--- start DATA BLOCK ---

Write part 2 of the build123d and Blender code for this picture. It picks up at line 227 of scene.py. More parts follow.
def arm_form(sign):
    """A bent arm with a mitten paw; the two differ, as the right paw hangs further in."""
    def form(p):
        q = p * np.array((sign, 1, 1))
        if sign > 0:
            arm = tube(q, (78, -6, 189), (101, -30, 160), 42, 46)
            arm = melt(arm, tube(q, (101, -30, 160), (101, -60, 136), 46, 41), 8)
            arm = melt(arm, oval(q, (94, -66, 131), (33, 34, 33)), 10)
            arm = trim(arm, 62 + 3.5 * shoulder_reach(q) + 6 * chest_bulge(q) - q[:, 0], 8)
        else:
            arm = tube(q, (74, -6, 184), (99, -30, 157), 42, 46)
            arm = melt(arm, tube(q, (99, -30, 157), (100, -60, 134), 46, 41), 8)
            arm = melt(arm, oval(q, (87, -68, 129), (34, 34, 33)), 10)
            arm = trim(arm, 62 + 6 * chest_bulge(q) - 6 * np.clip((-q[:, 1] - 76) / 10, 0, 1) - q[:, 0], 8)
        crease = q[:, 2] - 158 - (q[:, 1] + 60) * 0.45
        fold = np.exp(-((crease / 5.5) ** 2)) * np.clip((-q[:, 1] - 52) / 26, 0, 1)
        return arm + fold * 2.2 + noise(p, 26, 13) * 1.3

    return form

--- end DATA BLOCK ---

**EXERCISE PROMPT**
Make an exact copy of every line in the data.

**SOLVED EXERCISE**
Write part 2 of the build123d and Blender code for this picture. It picks up at line 227 of scene.py. More parts follow.
def arm_form(sign):
    """A bent arm with a mitten paw; the two differ, as the right paw hangs further in."""
    def form(p):
        q = p * np.array((sign, 1, 1))
        if sign > 0:
            arm = tube(q, (78, -6, 189), (101, -30, 160), 42, 46)
            arm = melt(arm, tube(q, (101, -30, 160), (101, -60, 136), 46, 41), 8)
            arm = melt(arm, oval(q, (94, -66, 131), (33, 34, 33)), 10)
            arm = trim(arm, 62 + 3.5 * shoulder_reach(q) + 6 * chest_bulge(q) - q[:, 0], 8)
        else:
            arm = tube(q, (74, -6, 184), (99, -30, 157), 42, 46)
            arm = melt(arm, tube(q, (99, -30, 157), (100, -60, 134), 46, 41), 8)
            arm = melt(arm, oval(q, (87, -68, 129), (34, 34, 33)), 10)
            arm = trim(arm, 62 + 6 * chest_bulge(q) - 6 * np.clip((-q[:, 1] - 76) / 10, 0, 1) - q[:, 0], 8)
        crease = q[:, 2] - 158 - (q[:, 1] + 60) * 0.45
        fold = np.exp(-((crease / 5.5) ** 2)) * np.clip((-q[:, 1] - 52) / 26, 0, 1)
        return arm + fold * 2.2 + noise(p, 26, 13) * 1.3

    return form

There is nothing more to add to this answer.